The Jews were so convinced that they knew God and knew what his covenant faithfulness was all about that they actually wound up creating their own version of what it meant to be faithful members of the covenant. They desired a way of doing God’s will and standing in the right in his covenant purposes that there would be no faithful remnant (as God had promised through Isaiah) and no bringing in of all nations into the covenant family (as God had promised Abraham). In clinging so zealously to the version of the covenant faithfulness that they had created, they were actually putting God in the position of being unfaithful to his promises if their concept of the covenant was kept. God had promised a family that would include a faithful remnant of Israel that lived by faith and that included all nations. God could either meet Israel’s expectations or be true to his word.

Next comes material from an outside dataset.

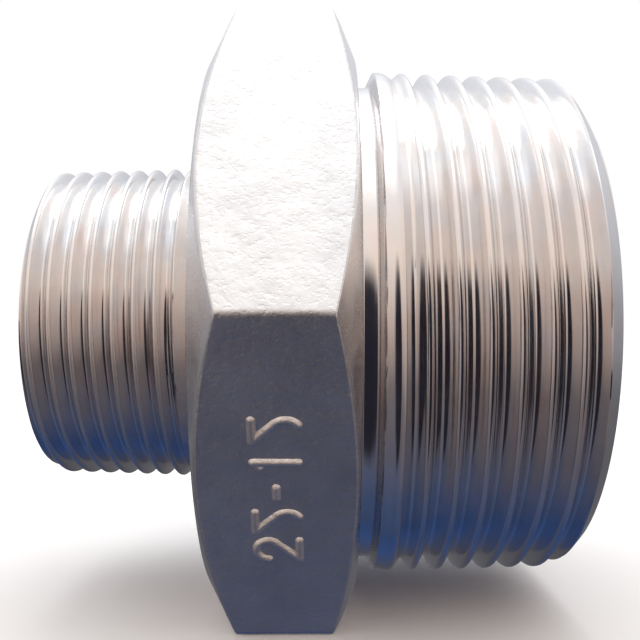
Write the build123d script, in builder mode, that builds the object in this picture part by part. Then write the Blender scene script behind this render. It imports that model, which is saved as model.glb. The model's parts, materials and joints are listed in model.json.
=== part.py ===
"""Reducing hex nipple: a cast hexagon with a large and a small taper thread, bored through.

The axis of the bore is X, with the large thread at +X. The hexagon lies on a flat, +Z up,
and one of its corners faces -Y. The origin is on the axis, at the hexagon's shoulder on the
large thread's side, from which both threads' lengths are measured.
The nipple is a single casting: each piece here is one worked zone of it, and neighbouring
zones meet face to face.
"""
import os
from math import sqrt

from build123d import *

os.makedirs("parts", exist_ok=True)

# Hexagon
across_flats = 36.3
flat_tilt = 30
hex_width = 8.8
corner_radius = 0.45
shoulder_radius = 17.65
large_cone_length = 1.4
small_cone_length = 1.8

# Male threads, right-handed, tapering 1 in 16 on the diameter
taper = 1 / 32
taper_angle = 1.79
large_major = 33.25
large_pitch = 1.59
large_length = 12.6
small_major = 20.95
small_pitch = 1.25
small_length = 10.2
depth_per_pitch = 0.64
root_per_pitch = 0.14
mouth_per_pitch = 0.86

# Pitches that the thread groove runs on past each end of its zone
large_run_out = 1.04
small_run_out = 0.94
groove_margin = 0.3

# Turned reliefs between the hexagon and the threads
large_relief_width = 0.95
large_relief_radius = 15.95
small_relief_width = 0.9
small_relief_radius = 10.0

# Chamfers: at the open ends, and where each thread meets its relief
large_lead = 1.0
small_lead = 1.0
large_back_chamfer = 0.35
small_back_chamfer = 1.05

# Stepped bore
large_bore_radius = 13.0
small_bore_radius = 7.5
bore_cone_start = -3.4
bore_cone_end = -8.4
bore_overrun = 1.0

# Raised size mark, the nominal bores in millimetres, on the lower front flat
mark_relief = 0.25
stroke_width = 0.45
half_line = 1.15
half_digit = 0.65
digit_step = 1.95
two_bowl_arc = 210
five_stem_foot = 0.1

corner_reach = across_flats / sqrt(3)
large_start = large_relief_width
large_end = large_start + large_length
small_start = hex_width + small_relief_width
small_end = small_start + small_length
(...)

Now that God has revealed Christ as the culmination and fulfillment of the law it was a stumbling stone for the Jews because they simply would not submit to God’s righteousness. In other words, God had revealed that the way he would fulfill his end of the covenant promises would be through the Messiah so that everyone who believed in his life over their own and entered into the life of Christ through their resurrection faith in God could be found to be righteousness. Only in the Messiah could God’s will be done. Only in the Messiah could the law be attained to. Only in the Messiah could righteousness be found.


Devotional Thought
Do you ever find yourself in a similar position to what Paul describes of Israel here? Do you begin to get preconceived notions of how God should work in your life and then get angry or frustrated when he doesn’t work that way? Take a look and see if you’ve been doing that. If you have, isn’t it time to let God’s word determine how he will work?